После объявления осужденным приговора — из 21 человека был помилован один Пальм, которого переводили из гвардии в армию тем же чином, — Петрашевского заковали в кандалы сразу на эшафоте, разрешили попрощаться с товарищами и отправили прямым этапом в Сибирь. Остальных узников отвезли опять в Петропавловскую крепость. Отвезли точно так же, как привезли: в крытых каретах поодиночке.

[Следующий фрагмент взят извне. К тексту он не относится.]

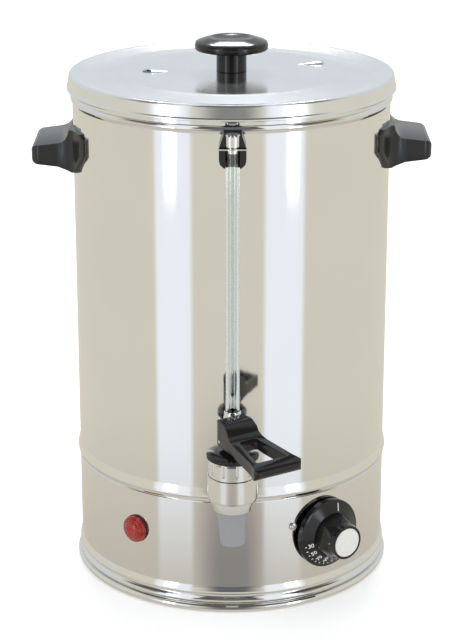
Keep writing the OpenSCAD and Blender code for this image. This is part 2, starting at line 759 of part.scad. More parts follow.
// A curved strip inside the wall that the thermostat and the two screws hold on to
module thermostat_bracket() {
    t = 1.5;
    color("silver") difference() {
        rotate([0, 0, dial_angle - 90 - 17]) translate([0, 0, dial_z - 19])
            rotate_extrude(angle = 34, $fn = 180) translate([inner_r - t - gap, 0]) square([t, 38]);
        at_dial() translate([0, 0, -20]) cylinder(r = neck_r + gap, h = 30);
        for (s = screw_places) on_wall(dial_angle + s[0], dial_z + s[1])
            translate([0, 0, -8]) cylinder(r = 2 + gap, h = 12);
    }
}

module thermostat_screws() {
    color("silver") for (s = screw_places) on_wall(dial_angle + s[0], dial_z + s[1])
        translate([0, 0, 0.15]) pan_screw(4.2, 2.4, 2, 10);
}

// The bulb in the water and the capillary that leads to the thermostat
module thermostat_bulb() {
    low = 98;
    side = [66, -88];
    color("peru") {
        rod([bulb_x, bulb_y - 84, bulb_z], [bulb_x, bulb_y - 8, bulb_z], 3.2);
        rod([bulb_x, bulb_y - 10, bulb_z], [bulb_x, bulb_y, bulb_z], 1.2);
        rod([bulb_x, bulb_y, bulb_z], [bulb_x, bulb_y, low], 1.2);
        rod([bulb_x, bulb_y, low], [side[0], side[1], low], 1.2);
        rod([side[0], side[1], low], [side[0], side[1], dial_z + 18.3], 1.2);
    }
}

module bulb_gland() {
    color("goldenrod") translate([bulb_x, bulb_y, 0]) difference() {
        union() {
            translate([0, 0, floor_z - 9]) cylinder(r = bulb_gland_r, h = 9 + floor_t + 0.2);
            translate([0, 0, floor_top_z + 0.1]) cylinder(r = 8, h = 5, $fn = 6);
            translate([0, 0, floor_z - 4.1]) cylinder(r = 8, h = 4, $fn = 6);
        }
        translate([0, 0, floor_z - 20]) cylinder(r = 1.2 + gap, h = 60);
    }
}

// The dial's skirt: an upright edge and a conical face
module dial_skirt() {
    r = dial_d / 2;
    color([0.1, 0.1, 0.1]) at_dial() translate([0, 0, skirt_z]) difference() {
        rotate_extrude() polygon([[0, 2.4], [r - 4, 2.4], [r - 3, 0], [r - 0.4, 0], [r, 0.5],
            [r, skirt_t - 0.6], [r - 0.6, skirt_t], [r - 2.2, skirt_t + 0.5], [22, skirt_t + 5],
            [20, skirt_t + 5.2], [0, skirt_t + 5.2]]);
        translate([0, 0, -1]) cylinder(r = thermostat_shaft_r + run_gap, h = 30);
    }
}

// The grip, six-sided at the skirt and round at the cap
grip_base_z = skirt_z + skirt_t + 5.3;
grip_top_z = 34;
dial_cap_r = 14;
module dial_grip() {
    color([0.1, 0.1, 0.1]) at_dial() difference() {
        union() {
            hull() {
                translate([0, 0, grip_base_z]) rotate([0, 0, 15]) cylinder(r = 22.5, h = 7, $fn = 6);
                translate([0, 0, grip_top_z - 8]) cylinder(r = 17.2, h = 1, $fn = 48);
            }
            translate([0, 0, grip_top_z - 7.2]) cylinder(r1 = 17.2, r2 = 16.4, h = 7.2);
        }
        translate([0, 0, -2]) cylinder(r = thermostat_shaft_r + run_gap, h = 22);
        translate([0, 0, grip_top_z - 1.2]) cylinder(r = dial_cap_r + gap, h = 4);
    }
}

module dial_cap() {
    color("gainsboro") at_dial() translate([0, 0, grip_top_z - 1.1])
        rotate_extrude() polygon([[0, 0], [dial_cap_r, 0], [dial_cap_r, 1.2], [dial_cap_r - 0.6, 1.8],
            [0, 2.2]]);
}

// ---- Pilot lamp ----

lamp_body_r = 10.8;
module at_lamp() {
    on_wall(-lamp_angle, lamp_z) children();
}

// The red lens, stepped in rings around its flat middle
module lamp_lens() {
    r = lamp_d / 2;
    color("firebrick") at_lamp() translate([0, 0, 0.9]) difference() {
        rotate_extrude() polygon([[0, 0], [r - 1, 0], [r - 0.3, 0.9], [r - 0.3, 2.6], [r - 1.2, 3.6],
            [r - 2.2, 3.6], [r - 2.4, 4.6], [r - 3.6, 5.4], [r - 4.2, 4.9], [r - 4.9, 6.2],
            [r - 6.2, 7.2], [5, 7.7], [0, 7.7]]);
        translate([0, 0, -1]) cylinder(r = 8, h = 5);
    }
}

module lamp_gasket() {
    color([0.1, 0.1, 0.1]) difference() {
        at_lamp() translate([0, 0, -2]) tube(lamp_d / 2, lamp_body_r + gap, 2.8);
        cylinder(r = body_r + run_gap, h = 200, $fn = 720);
    }
}

module lamp_body() {
    color("ivory") at_lamp() {
        translate([0, 0, -18]) cylinder(r = lamp_body_r, h = 18.8);
        translate([0, 0, -26]) cylinder(r = 8, h = 8.1);
        for (x = [-4, 4]) translate([x - 0.4, -2.4, -33]) cube([0.8, 4.8, 8]);
    }
}

module lamp_nut() {
    color("ivory") at_lamp() translate([0, 0, -9]) difference() {
        cylinder(r = 16, h = 6, $fn = 6);
        translate([0, 0, -1]) cylinder(r = lamp_body_r + gap, h = 8);
    }
}

// ---- Electrical pieces ----

cutout_x = 0;
cutout_y = 60;
button_r = 4;
gland_z = 46;
gland_thread_r = 8;
cord_hole_r = 4.25;

module terminal_block() {
    ways = 3;
    pitch = 12;
    color("ivory") translate([-74, 40, plate_z + plate_t + 0.1]) difference() {
        cube([ways * pitch + 6, 22, 18]);
        for (i = [0:ways - 1]) translate([9 + i * pitch, 0, 0]) {
            translate([0, -1, 9]) rotate([-90, 0, 0]) cylinder(r = 2.6, h = 24);
            for (y = [6, 16]) translate([0, y, 9]) cylinder(r = 2, h = 12);
        }
    }
}

// The boil-dry cutout, with its button's bore facing down
module boil_dry_cutout() {
    color("saddlebrown") translate([cutout_x, cutout_y, plate_z + plate_t + 0.1]) difference() {
        union() {
            cylinder(r = 15, h = 16);
            for (x = [-6, 6]) translate([x - 0.4, -3, 15]) cube([0.8, 6, 10]);
        }
        translate([0, 0, -1]) cylinder(r = button_r + run_gap, h = 9);
        translate([0, 0, -1]) cylinder(r = button_r + 1.6, h = 4.8);
    }
}

module cutout_clip() {
    t = 1;
    z = plate_z + plate_t + 0.1;
    color("silver") translate([cutout_x, cutout_y, z]) difference() {
        union() {
            tube(15 + gap + t, 15 + gap, 6);
            for (s = [-1, 1]) translate([s * 21 - 6, -5, 0]) cube([12, 10, t]);
        }
        cylinder(r = 15 + gap, h = 20, center = true);
        for (s = [-1, 1]) translate([s * 22, 0, -1]) cylinder(r = 1.8, h = 4);
    }
}

// The reset button: it stands out of the base plate and is pressed upwards
module reset_button() {
    color("red") translate([cutout_x, cutout_y, 0]) {
        translate([0, 0, 4]) cylinder(r = button_r, h = 10.4);
        translate([0, 0, plate_z + plate_t + 0.4]) cylinder(r = button_r + 1.2, h = 1.4);
    }
}

module cable_gland() {
    color([0.12, 0.12, 0.12]) on_wall(180, gland_z) difference() {
        union() {
            translate([0, 0, 0.4]) cylinder(r = 12, h = 6, $fn = 6);
            rotate_extrude() polygon([[0, 6], [10.4, 6], [10.4, 15], [9, 19], [6.6, 21], [0, 21]]);
            translate([0, 0, -14]) cylinder(r = gland_thread_r, h = 16);
        }
        translate([0, 0, -20]) cylinder(r = cord_hole_r, h = 60);
    }
}

module gland_nut() {
    color([0.12, 0.12, 0.12]) on_wall(180, gland_z) translate([0, 0, -7.6])
        hex_nut(12, gland_thread_r + gap, 5);
}

module earth_stud() {
    color("goldenrod") translate([70, 40, plate_z + plate_t + 0.1]) {
        cylinder(r = 2.5, h = 16);
        cylinder(r = 5, h = 3.6, $fn = 6);
        translate([0, 0, 6]) cylinder(r = 5, h = 3.6, $fn = 6);
    }
}

tank_shell();
rim_ring();
tank_floor();
base_shell();
foot_ring();
base_plate();
base_plate_screws();
lid_panel();
lid_louvres();
lid_knob_head();
lid_knob_stem();
lid_knob_screw();
lid_knob_washer();
handle_left();
handle_right();
handle_screws();
handle_backing_plates();
gauge_tube();
gauge_cap();
gauge_holder();
gauge_clip();
gauge_gland_nut();
gauge_seal();
gauge_banjo();
tap_body();
tap_shank_nut();
tap_outer_washer();
tap_inner_washer();
tap_nozzle();
tap_ring();
tap_bonnet();
tap_stem();
tap_seat_cup();
tap_spring();
tap_lever();
tap_pin();
heating_element();
element_bushes();
element_nuts();
element_seals();
thermostat_body();
thermostat_shaft();
thermostat_bracket();
thermostat_screws();
thermostat_bulb();
bulb_gland();
dial_skirt();
dial_grip();
dial_cap();
lamp_lens();
lamp_gasket();
lamp_body();
lamp_nut();
terminal_block();
boil_dry_cutout();
cutout_clip();
reset_button();
cable_gland();
gland_nut();
earth_stud();
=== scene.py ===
import json
import math

import bpy
from mathutils import Matrix, Vector

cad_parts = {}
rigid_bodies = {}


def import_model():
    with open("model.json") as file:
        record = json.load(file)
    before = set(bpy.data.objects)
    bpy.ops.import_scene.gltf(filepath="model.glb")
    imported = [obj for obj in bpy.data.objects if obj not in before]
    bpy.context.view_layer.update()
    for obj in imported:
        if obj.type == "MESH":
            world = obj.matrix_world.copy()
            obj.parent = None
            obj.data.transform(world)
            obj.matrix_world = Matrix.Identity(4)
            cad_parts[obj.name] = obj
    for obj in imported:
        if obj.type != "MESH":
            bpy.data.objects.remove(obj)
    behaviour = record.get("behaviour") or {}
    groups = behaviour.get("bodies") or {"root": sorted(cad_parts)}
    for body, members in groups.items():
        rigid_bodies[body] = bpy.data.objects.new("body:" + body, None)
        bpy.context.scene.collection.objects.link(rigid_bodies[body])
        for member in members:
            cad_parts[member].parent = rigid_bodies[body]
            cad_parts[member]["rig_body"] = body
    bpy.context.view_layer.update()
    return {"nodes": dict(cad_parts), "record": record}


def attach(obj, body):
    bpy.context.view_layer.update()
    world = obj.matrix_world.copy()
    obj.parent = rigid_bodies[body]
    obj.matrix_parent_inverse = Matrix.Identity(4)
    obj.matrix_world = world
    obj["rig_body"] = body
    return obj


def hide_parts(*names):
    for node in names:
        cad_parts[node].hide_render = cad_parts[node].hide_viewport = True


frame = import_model()
nodes = frame["nodes"]
mm = 0.001


view = {
    "place": (0, -1.921, 0.880),  # metres, in front of the tap and above the lid
    "pitchDown": 18.45,  # degrees
    "lens": 115.7,
}


def makeCamera():
    data = bpy.data.cameras.new("camera")
    data.lens = view["lens"]
    data.sensor_width = 36
    data.clip_end = 20
    camera = bpy.data.objects.new("camera", data)
    bpy.context.collection.objects.link(camera)
    camera.location = view["place"]
    camera.rotation_euler = (math.radians(90 - view["pitchDown"]), 0, 0)
    bpy.context.scene.camera = camera


def newMaterial(name):
    made = bpy.data.materials.new(name)
    made.use_nodes = True
    tree = made.node_tree
    return made, tree, tree.nodes["Principled BSDF"]


def mathNode(tree, operation, a, b=None):
    made = tree.nodes.new("ShaderNodeMath")
    made.operation = operation
    for socket, value in zip(made.inputs, (a, b)):
        if value is None:
            continue
        if isinstance(value, (int, float)):
            socket.default_value = value
        else:
            tree.links.new(value, socket)
    return made.outputs[0]


def times(tree, a, b):
    return mathNode(tree, "MULTIPLY", a, b)


def smoothStep(tree, value, low, high):
    made = tree.nodes.new("ShaderNodeMapRange")
    made.interpolation_type = "SMOOTHSTEP"
    tree.links.new(value, made.inputs["Value"])
    made.inputs["From Min"].default_value = low
    made.inputs["From Max"].default_value = high
    return made.outputs["Result"]


def mixColours(tree, factor, first, second):
    made = tree.nodes.new("ShaderNodeMix")
    made.data_type = "RGBA"
    for socket, value in ((made.inputs[0], factor), (made.inputs[6], first), (made.inputs[7], second)):
        if isinstance(value, (int, float, tuple)):
            socket.default_value = value
        else:
            tree.links.new(value, socket)
    return made.outputs[2]


floorLook = {
    "size": 8,
    "colour": (0.93, 0.93, 0.93, 1),
    "lift": 0.2,  # added for the camera alone, so the paper is white and the shadow stays
}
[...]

В «Дневнике писателя» Ф. Достоевский, вспоминая ритуал казни 22 декабря 1849 года, писал:
«Мы, петрашевцы, стояли на эшафоте и выслушивали наш приговор без малейшего раскаяния. Без сомнения, я не могу свидетельствовать обо всех, но думаю, что не ошибусь сказать, что тогда, в ту минуту, если не всякий, то, по крайней мере, чрезвычайное большинство из нас почло бы за бесчестье отречься от своих убеждений. Приговор смертной казни расстреляньем, прочитанный нам всем предварительно, прочтен был вовсе не в шутку: почти все приговоренные были уверены, что он будет исполнен, и вынесли, по крайней мере, десять ужасных, безмерно страшных минут ожидания смерти. В эти последние минуты некоторые из нас… инстинктивно углублялись в себя и, проверяя мгновенно всю свою столь юную еще жизнь, — может быть, и раскаивались в иных тяжелых делах своих (из тех, которые у каждого человека всю жизнь лежат в тайнике совести); но то дело, за которое нас осудили, те мысли, те понятия, которые владели нашим духом, представлялись нам не только требующими раскаяния, но даже чем-то нас очищающими, мученичеством, за которое многое нам простится!»